- Task material
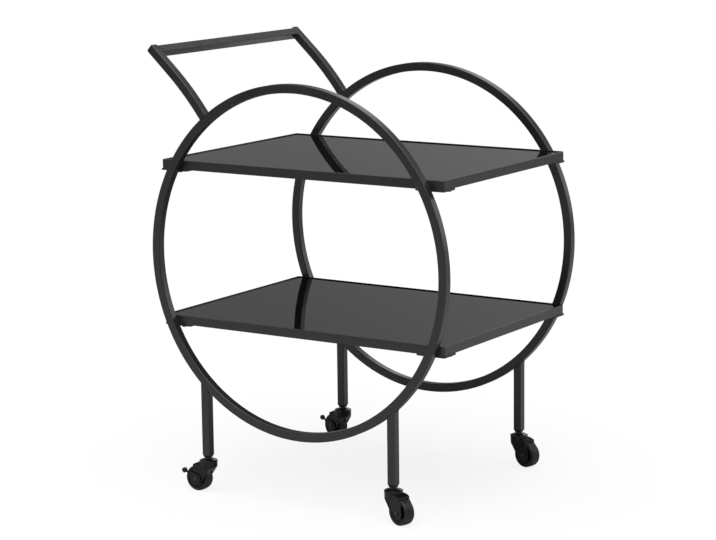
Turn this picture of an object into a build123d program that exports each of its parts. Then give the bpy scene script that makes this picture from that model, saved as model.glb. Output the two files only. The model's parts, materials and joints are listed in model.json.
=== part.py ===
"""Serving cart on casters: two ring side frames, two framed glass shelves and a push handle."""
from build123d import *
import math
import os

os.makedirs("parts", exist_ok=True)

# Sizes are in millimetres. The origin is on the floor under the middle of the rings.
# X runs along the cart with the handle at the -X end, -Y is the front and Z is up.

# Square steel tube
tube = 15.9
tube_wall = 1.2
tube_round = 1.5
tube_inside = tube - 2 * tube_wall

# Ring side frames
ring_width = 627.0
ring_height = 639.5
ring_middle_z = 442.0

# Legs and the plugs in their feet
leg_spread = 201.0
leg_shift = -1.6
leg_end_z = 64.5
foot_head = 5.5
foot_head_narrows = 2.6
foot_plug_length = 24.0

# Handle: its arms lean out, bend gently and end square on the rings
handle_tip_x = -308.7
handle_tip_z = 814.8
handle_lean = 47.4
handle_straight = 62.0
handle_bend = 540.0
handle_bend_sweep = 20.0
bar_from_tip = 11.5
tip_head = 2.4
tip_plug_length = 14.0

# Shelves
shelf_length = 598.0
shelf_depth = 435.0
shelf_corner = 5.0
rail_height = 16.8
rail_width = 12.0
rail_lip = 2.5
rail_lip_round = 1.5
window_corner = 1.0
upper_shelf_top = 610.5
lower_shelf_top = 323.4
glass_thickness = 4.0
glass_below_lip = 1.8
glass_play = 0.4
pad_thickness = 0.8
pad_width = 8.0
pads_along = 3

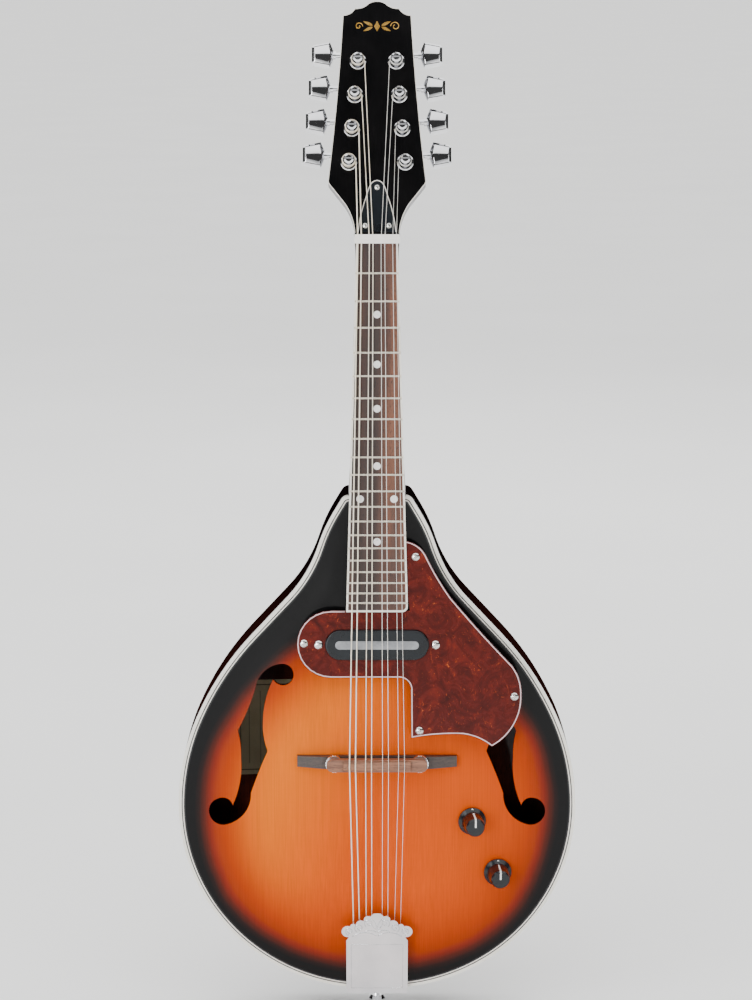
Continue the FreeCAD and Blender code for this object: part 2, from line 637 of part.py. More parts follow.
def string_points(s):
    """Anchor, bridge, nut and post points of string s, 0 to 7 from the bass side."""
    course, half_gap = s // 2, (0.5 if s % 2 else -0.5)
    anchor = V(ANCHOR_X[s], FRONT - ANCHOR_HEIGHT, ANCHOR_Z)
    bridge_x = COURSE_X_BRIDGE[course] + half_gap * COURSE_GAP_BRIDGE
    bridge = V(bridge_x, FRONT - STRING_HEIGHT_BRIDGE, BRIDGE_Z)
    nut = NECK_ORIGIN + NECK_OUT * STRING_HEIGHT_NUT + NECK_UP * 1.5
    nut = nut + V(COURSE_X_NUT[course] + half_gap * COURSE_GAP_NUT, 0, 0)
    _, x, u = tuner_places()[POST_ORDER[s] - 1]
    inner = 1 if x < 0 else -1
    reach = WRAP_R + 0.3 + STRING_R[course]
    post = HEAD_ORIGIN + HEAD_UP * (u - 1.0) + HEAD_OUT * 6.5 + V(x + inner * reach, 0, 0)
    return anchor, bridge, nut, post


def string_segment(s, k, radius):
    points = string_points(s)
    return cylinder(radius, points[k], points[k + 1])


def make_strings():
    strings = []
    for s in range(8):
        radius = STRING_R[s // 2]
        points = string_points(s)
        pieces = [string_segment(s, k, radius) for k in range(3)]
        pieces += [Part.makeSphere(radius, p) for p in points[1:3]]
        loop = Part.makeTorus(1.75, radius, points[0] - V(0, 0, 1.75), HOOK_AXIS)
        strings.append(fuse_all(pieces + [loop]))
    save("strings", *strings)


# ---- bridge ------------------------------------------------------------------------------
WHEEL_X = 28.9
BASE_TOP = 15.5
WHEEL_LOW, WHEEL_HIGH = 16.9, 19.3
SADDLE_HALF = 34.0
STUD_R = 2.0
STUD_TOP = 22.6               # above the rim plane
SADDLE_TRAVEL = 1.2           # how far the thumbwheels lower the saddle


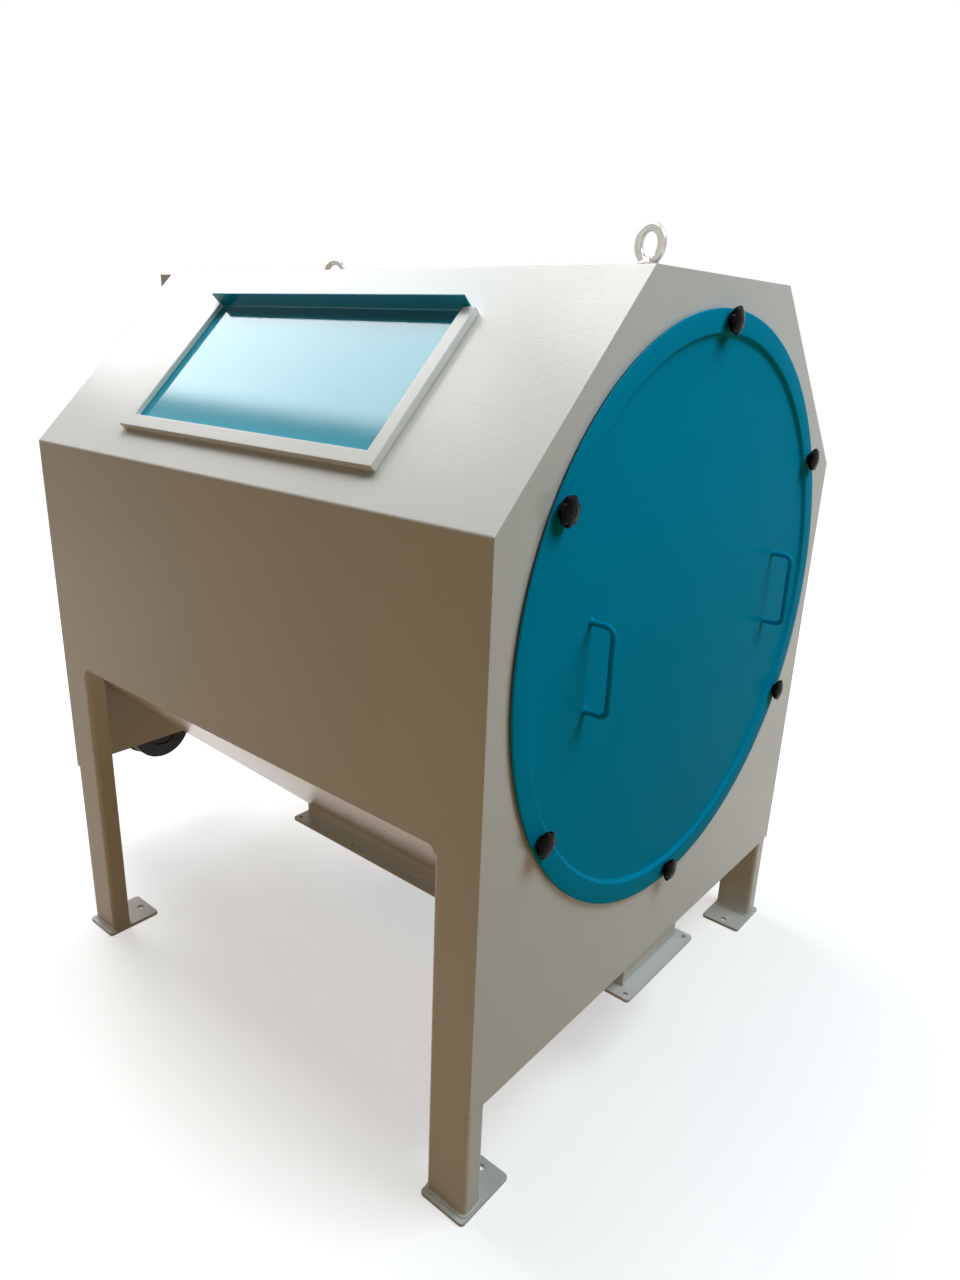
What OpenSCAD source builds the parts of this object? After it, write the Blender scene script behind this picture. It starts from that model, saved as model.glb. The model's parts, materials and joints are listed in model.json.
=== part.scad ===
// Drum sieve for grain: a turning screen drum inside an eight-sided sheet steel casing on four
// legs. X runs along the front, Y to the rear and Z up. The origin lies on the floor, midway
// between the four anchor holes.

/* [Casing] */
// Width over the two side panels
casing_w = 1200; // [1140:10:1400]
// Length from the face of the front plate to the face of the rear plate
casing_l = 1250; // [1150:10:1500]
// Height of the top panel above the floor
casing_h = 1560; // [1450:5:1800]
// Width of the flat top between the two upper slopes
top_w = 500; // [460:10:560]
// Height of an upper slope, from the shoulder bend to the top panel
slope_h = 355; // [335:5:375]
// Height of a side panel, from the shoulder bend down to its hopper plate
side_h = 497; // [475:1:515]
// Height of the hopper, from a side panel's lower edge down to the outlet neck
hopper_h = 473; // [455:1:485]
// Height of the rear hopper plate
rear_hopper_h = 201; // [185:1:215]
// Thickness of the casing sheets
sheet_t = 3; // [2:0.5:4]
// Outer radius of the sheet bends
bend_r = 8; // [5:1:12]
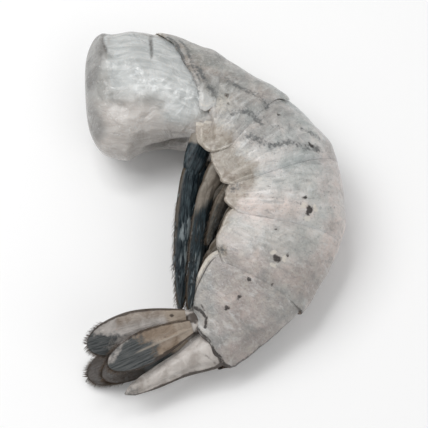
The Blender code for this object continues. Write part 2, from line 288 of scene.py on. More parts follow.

- What to work on
Set down the entries above again, word for word.

- Finished task
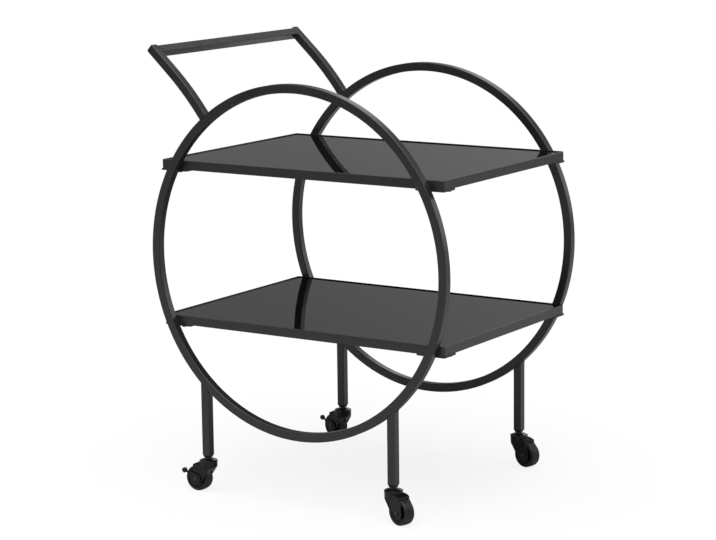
Turn this picture of an object into a build123d program that exports each of its parts. Then give the bpy scene script that makes this picture from that model, saved as model.glb. Output the two files only. The model's parts, materials and joints are listed in model.json.
=== part.py ===
"""Serving cart on casters: two ring side frames, two framed glass shelves and a push handle."""
from build123d import *
import math
import os

os.makedirs("parts", exist_ok=True)

# Sizes are in millimetres. The origin is on the floor under the middle of the rings.
# X runs along the cart with the handle at the -X end, -Y is the front and Z is up.

# Square steel tube
tube = 15.9
tube_wall = 1.2
tube_round = 1.5
tube_inside = tube - 2 * tube_wall

# Ring side frames
ring_width = 627.0
ring_height = 639.5
ring_middle_z = 442.0

# Legs and the plugs in their feet
leg_spread = 201.0
leg_shift = -1.6
leg_end_z = 64.5
foot_head = 5.5
foot_head_narrows = 2.6
foot_plug_length = 24.0

# Handle: its arms lean out, bend gently and end square on the rings
handle_tip_x = -308.7
handle_tip_z = 814.8
handle_lean = 47.4
handle_straight = 62.0
handle_bend = 540.0
handle_bend_sweep = 20.0
bar_from_tip = 11.5
tip_head = 2.4
tip_plug_length = 14.0

# Shelves
shelf_length = 598.0
shelf_depth = 435.0
shelf_corner = 5.0
rail_height = 16.8
rail_width = 12.0
rail_lip = 2.5
rail_lip_round = 1.5
window_corner = 1.0
upper_shelf_top = 610.5
lower_shelf_top = 323.4
glass_thickness = 4.0
glass_below_lip = 1.8
glass_play = 0.4
pad_thickness = 0.8
pad_width = 8.0
pads_along = 3

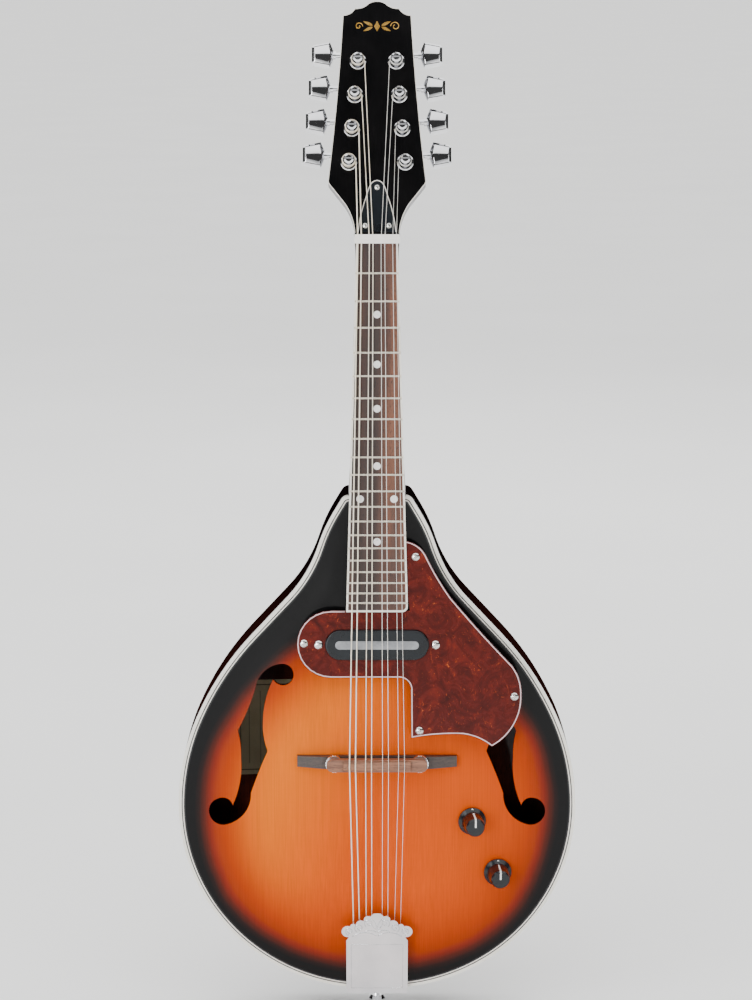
Continue the FreeCAD and Blender code for this object: part 2, from line 637 of part.py. More parts follow.
def string_points(s):
    """Anchor, bridge, nut and post points of string s, 0 to 7 from the bass side."""
    course, half_gap = s // 2, (0.5 if s % 2 else -0.5)
    anchor = V(ANCHOR_X[s], FRONT - ANCHOR_HEIGHT, ANCHOR_Z)
    bridge_x = COURSE_X_BRIDGE[course] + half_gap * COURSE_GAP_BRIDGE
    bridge = V(bridge_x, FRONT - STRING_HEIGHT_BRIDGE, BRIDGE_Z)
    nut = NECK_ORIGIN + NECK_OUT * STRING_HEIGHT_NUT + NECK_UP * 1.5
    nut = nut + V(COURSE_X_NUT[course] + half_gap * COURSE_GAP_NUT, 0, 0)
    _, x, u = tuner_places()[POST_ORDER[s] - 1]
    inner = 1 if x < 0 else -1
    reach = WRAP_R + 0.3 + STRING_R[course]
    post = HEAD_ORIGIN + HEAD_UP * (u - 1.0) + HEAD_OUT * 6.5 + V(x + inner * reach, 0, 0)
    return anchor, bridge, nut, post


def string_segment(s, k, radius):
    points = string_points(s)
    return cylinder(radius, points[k], points[k + 1])


def make_strings():
    strings = []
    for s in range(8):
        radius = STRING_R[s // 2]
        points = string_points(s)
        pieces = [string_segment(s, k, radius) for k in range(3)]
        pieces += [Part.makeSphere(radius, p) for p in points[1:3]]
        loop = Part.makeTorus(1.75, radius, points[0] - V(0, 0, 1.75), HOOK_AXIS)
        strings.append(fuse_all(pieces + [loop]))
    save("strings", *strings)


# ---- bridge ------------------------------------------------------------------------------
WHEEL_X = 28.9
BASE_TOP = 15.5
WHEEL_LOW, WHEEL_HIGH = 16.9, 19.3
SADDLE_HALF = 34.0
STUD_R = 2.0
STUD_TOP = 22.6               # above the rim plane
SADDLE_TRAVEL = 1.2           # how far the thumbwheels lower the saddle


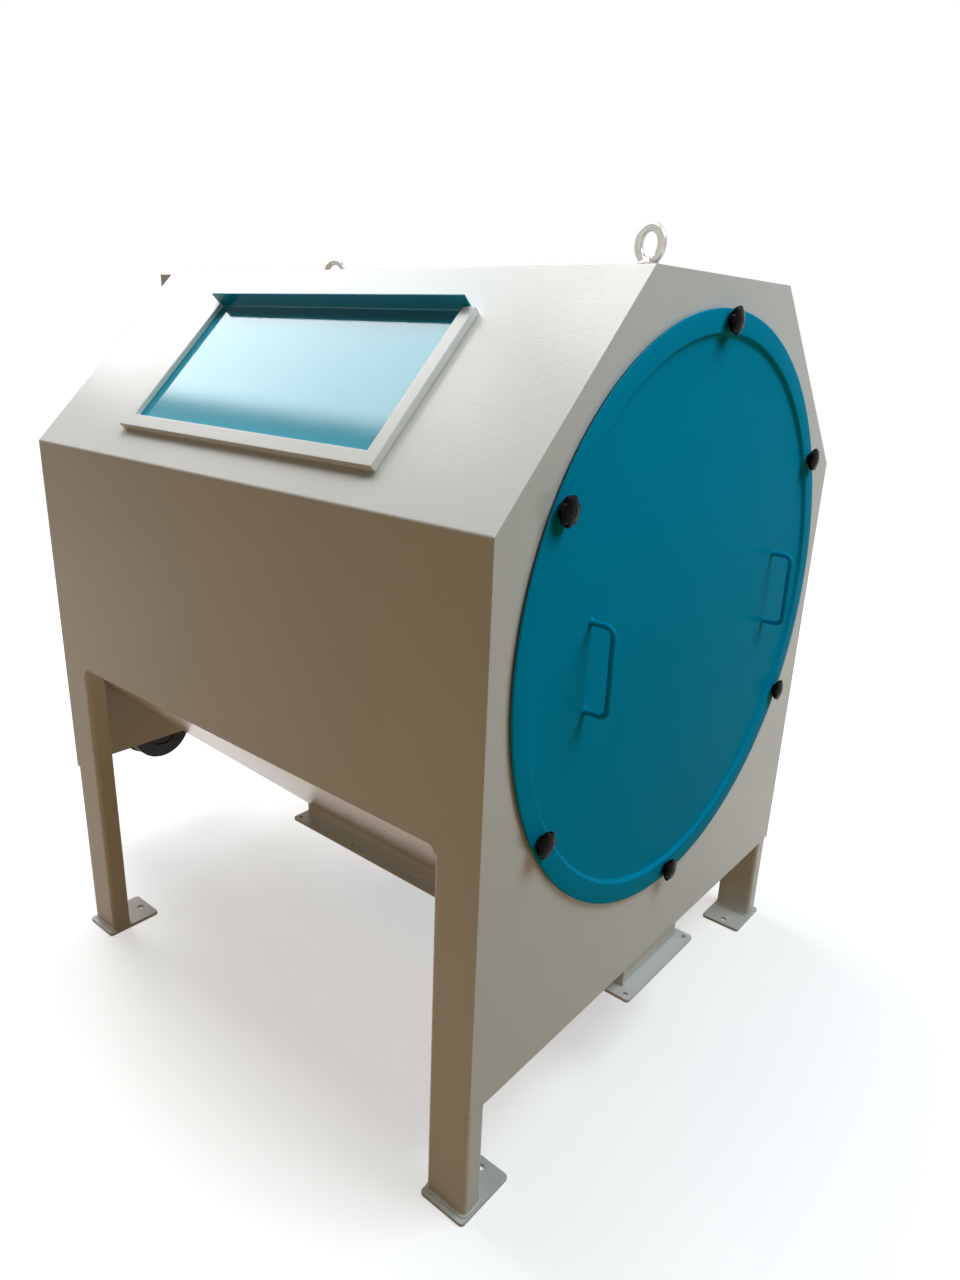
What OpenSCAD source builds the parts of this object? After it, write the Blender scene script behind this picture. It starts from that model, saved as model.glb. The model's parts, materials and joints are listed in model.json.
=== part.scad ===
// Drum sieve for grain: a turning screen drum inside an eight-sided sheet steel casing on four
// legs. X runs along the front, Y to the rear and Z up. The origin lies on the floor, midway
// between the four anchor holes.

/* [Casing] */
// Width over the two side panels
casing_w = 1200; // [1140:10:1400]
// Length from the face of the front plate to the face of the rear plate
casing_l = 1250; // [1150:10:1500]
// Height of the top panel above the floor
casing_h = 1560; // [1450:5:1800]
// Width of the flat top between the two upper slopes
top_w = 500; // [460:10:560]
// Height of an upper slope, from the shoulder bend to the top panel
slope_h = 355; // [335:5:375]
// Height of a side panel, from the shoulder bend down to its hopper plate
side_h = 497; // [475:1:515]
// Height of the hopper, from a side panel's lower edge down to the outlet neck
hopper_h = 473; // [455:1:485]
// Height of the rear hopper plate
rear_hopper_h = 201; // [185:1:215]
// Thickness of the casing sheets
sheet_t = 3; // [2:0.5:4]
// Outer radius of the sheet bends
bend_r = 8; // [5:1:12]
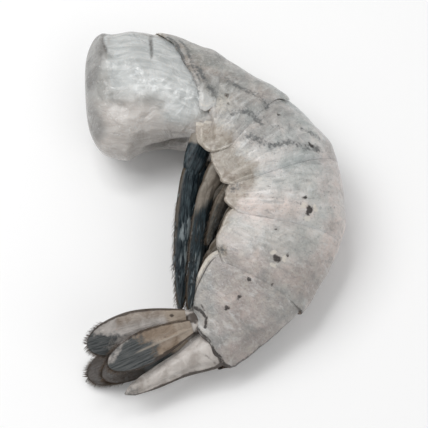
The Blender code for this object continues. Write part 2, from line 288 of scene.py on. More parts follow.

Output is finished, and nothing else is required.